▶ _Dataset section_:

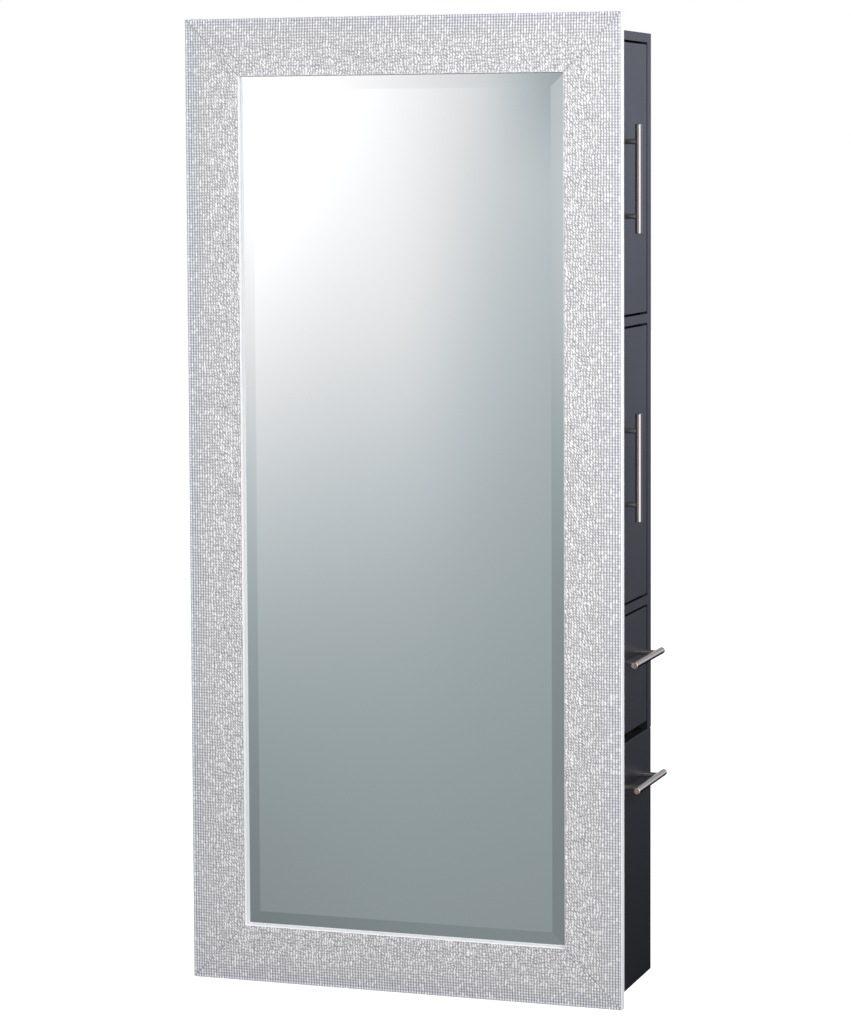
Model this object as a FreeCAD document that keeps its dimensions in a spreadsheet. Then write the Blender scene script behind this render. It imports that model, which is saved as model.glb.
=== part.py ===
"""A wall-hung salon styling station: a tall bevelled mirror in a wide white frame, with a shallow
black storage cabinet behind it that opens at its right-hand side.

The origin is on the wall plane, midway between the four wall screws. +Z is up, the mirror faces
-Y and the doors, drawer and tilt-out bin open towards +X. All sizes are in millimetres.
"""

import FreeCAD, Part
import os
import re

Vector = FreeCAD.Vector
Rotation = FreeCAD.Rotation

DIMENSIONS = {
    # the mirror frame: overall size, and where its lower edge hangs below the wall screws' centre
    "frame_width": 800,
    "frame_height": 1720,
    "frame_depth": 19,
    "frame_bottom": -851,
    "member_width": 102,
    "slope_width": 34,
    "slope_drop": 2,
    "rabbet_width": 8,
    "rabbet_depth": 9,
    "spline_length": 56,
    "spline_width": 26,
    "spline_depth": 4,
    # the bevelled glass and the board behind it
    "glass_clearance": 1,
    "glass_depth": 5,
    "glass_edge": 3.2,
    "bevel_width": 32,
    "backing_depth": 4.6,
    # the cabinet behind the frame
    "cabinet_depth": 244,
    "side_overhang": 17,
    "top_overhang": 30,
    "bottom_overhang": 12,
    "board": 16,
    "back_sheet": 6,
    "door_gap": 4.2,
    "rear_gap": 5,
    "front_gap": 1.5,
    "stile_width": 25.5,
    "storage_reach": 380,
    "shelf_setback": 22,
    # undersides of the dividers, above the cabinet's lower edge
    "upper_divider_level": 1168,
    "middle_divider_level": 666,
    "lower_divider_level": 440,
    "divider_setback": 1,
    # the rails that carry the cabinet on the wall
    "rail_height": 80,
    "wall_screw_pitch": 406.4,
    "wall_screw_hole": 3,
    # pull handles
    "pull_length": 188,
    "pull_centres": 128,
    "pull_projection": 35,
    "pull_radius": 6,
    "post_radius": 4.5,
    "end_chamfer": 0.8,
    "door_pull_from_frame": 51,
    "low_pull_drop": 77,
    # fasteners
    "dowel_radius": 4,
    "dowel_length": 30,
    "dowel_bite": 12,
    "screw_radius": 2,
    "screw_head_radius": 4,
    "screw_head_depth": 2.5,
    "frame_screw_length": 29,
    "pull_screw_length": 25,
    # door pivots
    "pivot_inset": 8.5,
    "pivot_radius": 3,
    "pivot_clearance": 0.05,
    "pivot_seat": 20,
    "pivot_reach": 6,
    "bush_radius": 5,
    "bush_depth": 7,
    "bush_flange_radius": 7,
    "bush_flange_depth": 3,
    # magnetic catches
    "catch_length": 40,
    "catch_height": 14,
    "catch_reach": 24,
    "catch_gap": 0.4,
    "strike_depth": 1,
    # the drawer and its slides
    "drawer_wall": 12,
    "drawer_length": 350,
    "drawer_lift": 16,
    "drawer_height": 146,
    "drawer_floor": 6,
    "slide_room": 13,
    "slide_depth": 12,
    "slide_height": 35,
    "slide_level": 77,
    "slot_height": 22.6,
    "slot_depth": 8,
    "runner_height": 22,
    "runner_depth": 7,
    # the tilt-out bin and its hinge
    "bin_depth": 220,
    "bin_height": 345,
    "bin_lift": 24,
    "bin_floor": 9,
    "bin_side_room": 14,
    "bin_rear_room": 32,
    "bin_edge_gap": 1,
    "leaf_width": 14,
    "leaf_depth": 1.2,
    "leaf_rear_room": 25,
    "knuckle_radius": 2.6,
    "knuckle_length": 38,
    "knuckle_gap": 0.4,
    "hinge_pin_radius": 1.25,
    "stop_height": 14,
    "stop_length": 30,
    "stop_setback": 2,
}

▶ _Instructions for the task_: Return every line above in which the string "FreeCAD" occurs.

▶ _Final result_:
Model this object as a FreeCAD document that keeps its dimensions in a spreadsheet. Then write the Blender scene script behind this render. It imports that model, which is saved as model.glb.
import FreeCAD, Part
Vector = FreeCAD.Vector
Rotation = FreeCAD.Rotation